Looking at it now it all seems so simple to divulge from this article that stopping the conditioning of men and women to fit in the gender roles society has set out, relationships between men and women won’t have to be forced or become a sexual encounter. Horowitz created a great article, with evidence that proves his point that men should unlearn their gender roles so that they can have a healthy relationship with themselves and others. “Therefore, for me and other men, it is only when we can support each other on the type of journey begun by the men at the workshop in Durban that we like our female counterparts will be able to become the true human beings we were meant to be” (Horowitz). But with a few changes from evidence and examples; logical fallacies and cognitive bias, I feel this would have been a stronger article to help Horowitz make his theory stronger.

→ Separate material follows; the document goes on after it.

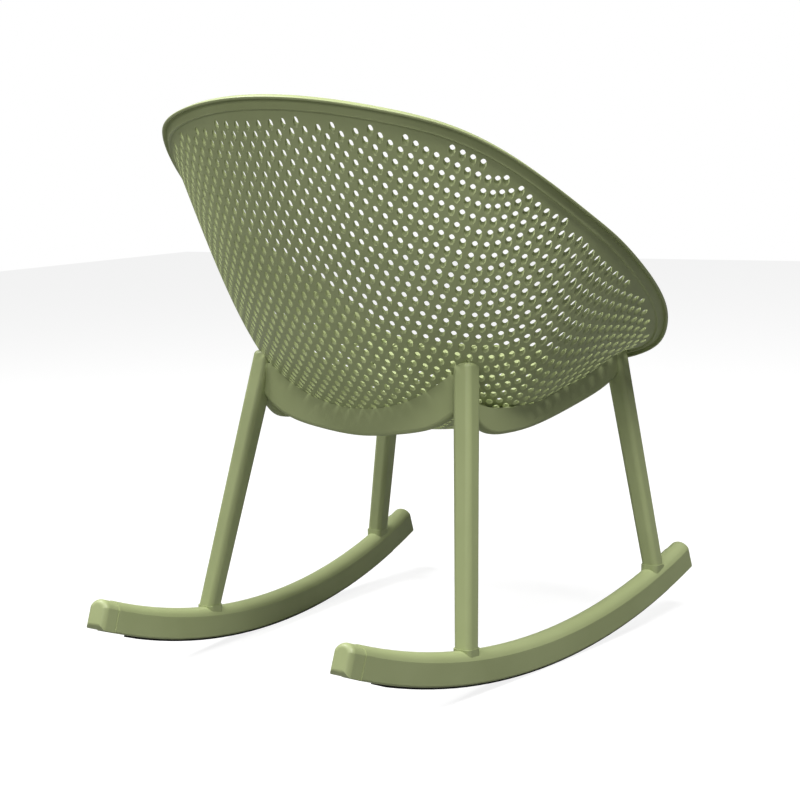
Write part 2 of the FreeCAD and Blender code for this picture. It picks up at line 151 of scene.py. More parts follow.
@dataclass
class Bowl:
    """The seat's smooth bowl, in the drawing's millimetres."""

    stations: Stations
    middle_y: float = -40.0
    bottom_z: float = 277.0
    lip_width: float = 5.0
    lip_thickness: float = 3.6
    wall: float = 4.0
    # The search for a point starts from a fan of seeds: how many headings and shares, from and to
    seed_turns: int = 120
    seed_shares: int = 48
    first_share: float = 0.01
    last_share: float = 1.04
    # It then walks to the point: how far past the lip, how often, and how far at a time
    past_lip: float = 1.08
    search_steps: int = 12
    nudge: float = 1e-5
    longest_move: float = 0.08

    def __post_init__(self) -> None:
        """Fit the control curves of the outer and the inner face."""
        self.rows = {0.0: self.fit(0.0), self.wall: self.fit(self.wall)}

    def headings(self) -> np.ndarray:
        """Give the heading of each control point round the full turn."""
        half = [math.atan2(s[1] - self.middle_y, s[0]) for s in self.stations]
        other = [math.pi - a for a in reversed(half[1:-1])]
        return np.array(half + other + [half[0] + 2 * math.pi])

    def controls(self, station: Sequence[float], inset: float) -> list[float]:
        """Give a meridian's four control points as one row of twelve numbers.

        Args:
            station: Lip point, level run, pull and angle of the meridian.
            inset: How far the face lies inside the outer one.

        Returns:
            The points' coordinates, x, y and z in turn.
        """
        x, y, z, level, pull, angle = station
        ca, sa = math.cos(math.radians(angle)), math.sin(math.radians(angle))
        out = self.lip_width + inset
        half = self.lip_thickness / 2
        end = (math.hypot(x, y - self.middle_y) - out * sa - half * ca, z + out * ca - half * sa)
        low = self.bottom_z + inset
        plane = ((0.0, low), (level, low), (end[0] - pull * ca, end[1] - pull * sa), end)
        turn = math.atan2(y - self.middle_y, x)
        row: list[float] = []
        for reach, height in plane:
            row += [reach * math.cos(turn), self.middle_y + reach * math.sin(turn), height]
        return row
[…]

As we know all too well, these mistakes can be easily made by anyone, but these are notes that can hurt one’s work in the end, and discredit them from their point trying to be made. By adding in a few more examples of studies from other places in the world, and using counterarguments to engage the readers this article will be set.
Horowitz, Ira. “Sexism Hurts Us All.” Agenda (1997).
Pullman, George. Persuasion: History, Theory, Practice. Indianapolis: Hackett Publishing Company Inc., n.d.